When it comes to your girls’ creativity and development, some routines hinder, and some routines help.
Routine basics, done regularly and with love, work. But over-scheduling organized enrichment activities could actually do more harm than good. Just because you can offer your child every artistic, physical, and social extra-curricular activity doesn’t mean you should.
Things like enough sleep and nutritious food can seem rudimentary (even banal), but that doesn’t mean they should be taken for granted.
Creativity needs both breathing room and structure.
Understanding what a balance of each looks like is the difference between “looking like you’re parenting” and actually doing the rather unceremonious things that work.
Connection Between Creativity and Routine
If you can build a solid foundation of routine for your girl, everything else naturally falls into place. Daily routine fosters the same qualities that creativity requires:
- Safety and security
- Confidence and independence
- A container that encourages a flow state
- Healthy habits
Consider Maslow’s Hierarchy of Needs, one of the best-known theories of motivation and often displayed as a pyramid. Your child needs you to cover the basics at the very bottom of her pyramid (physiological). If you do this, you’re gifting her with the confident structure required to succeed and space/support to move up her pyramid (safety, love/belonging, esteem, self-actualization).
In other words, your girl needs you to hold down the fort with basic daily care routines. It’s deceptively simple.
The Four Daily Care Routine Pillars
“Sleep is the Swiss Army knife of health” – Matthew Walker, scientist and author of Why We Sleep
If you do one thing to help your child, focus on her sleep quality. Nothing else matters if your child isn’t sleeping well or enough.
- Regular sleep. A routine bedtime and waketime. This trains a girl’s body to wind down and prepare for sleep each day.
- Enough sleep. Somewhere between 10 to 11 hours is the sweet spot for most kids.
- Quality sleep: A calm room (no screens or too many toys – a bedroom is actually for sleeping, not playing) and enough physical playtime in the sun each day is vital.

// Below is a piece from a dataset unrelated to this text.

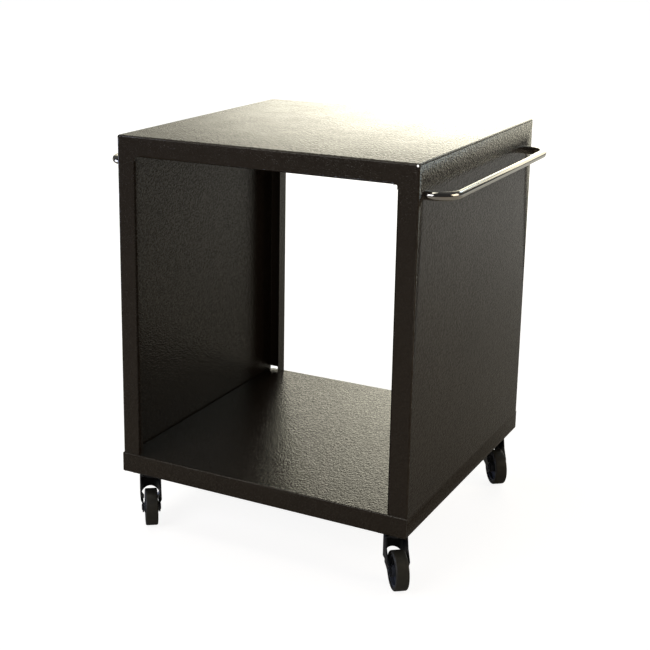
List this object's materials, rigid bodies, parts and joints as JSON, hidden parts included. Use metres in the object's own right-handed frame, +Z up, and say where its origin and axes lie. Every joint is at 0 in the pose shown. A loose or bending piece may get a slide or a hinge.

A focus of the longest study on human development involved analyzing the bedtime routines of 10,000 children. The data showed the children who went to bed at varying times were more likely to have behavioral problems. Those that switched to regular bedtimes had improvements in behavior.
Of course, we need only need to look at ourselves to know creativity is a challenge when adults are tired, grumpy, and can’t focus.
Nutritional psychiatrist Dr. Drew Ramsay speaks of food’s power to affect our mental health and well-being in his book Eat to Beat Anxiety and Depression.
A study Dr. Ramsay cites shows children on whole foods, unprocessed diet showed a 78 percent improvement in behavior after five weeks.
Hyperactivity, anxiety, and low energy negatively affect creativity and overall mood stability. Proper nutrition (think fish, nuts, green vegetables, and no processed junk) positively changes your child’s brain structure.
Structured mealtimes where you gather at least once a day and connect and chat over nutritious food translate into nourishing little bodies and souls simultaneously.
Unstructured play is a must for creative self-discovery and expression.
The key here is balancing structure and freedom.
Your job is to create and hold the container: Free playtime from 3 p.m. to 5 p.m. each day. Your other job is to let go and have your girl decide what that playtime entails.
You hold the routine of when; she controls the what and how.
Studies from The Gottman Institute prove the relational power of doing small things often. As a parent, it’s not your social status, busyness, or ideals that will positively shape your girl. It’s your daily words, gestures, and actions towards her.
Children who have engaged and interested parents in the first few years of their life tend to do better overall later in life. Small things parents do breed good outcomes for their kids. These look like talking and listening to a child, responding to them warmly, and reading to them every day.
Spending fifteen minutes each evening conversing in a meaningful way about their life helps them feel seen, secure, and included.
Routine But Not Rigid
Enough quality sleep, nutritious food, unstructured play, and connected family time are the non-negotiables.
Beyond this, your intuition has a role to play. Too much structure and too many rules quickly stifle a child’s creativity. Decide what your family baseline is and where you can be more flexible.
For example, you don’t waiver on the above non-negotiables, but chores are more flexible: The minimum is that you have to make your bed every day, but when you make your bed and how your bed is made is up to you.
Stick to the routine where it matters most and navigate the rest as more of a dance than a regiment.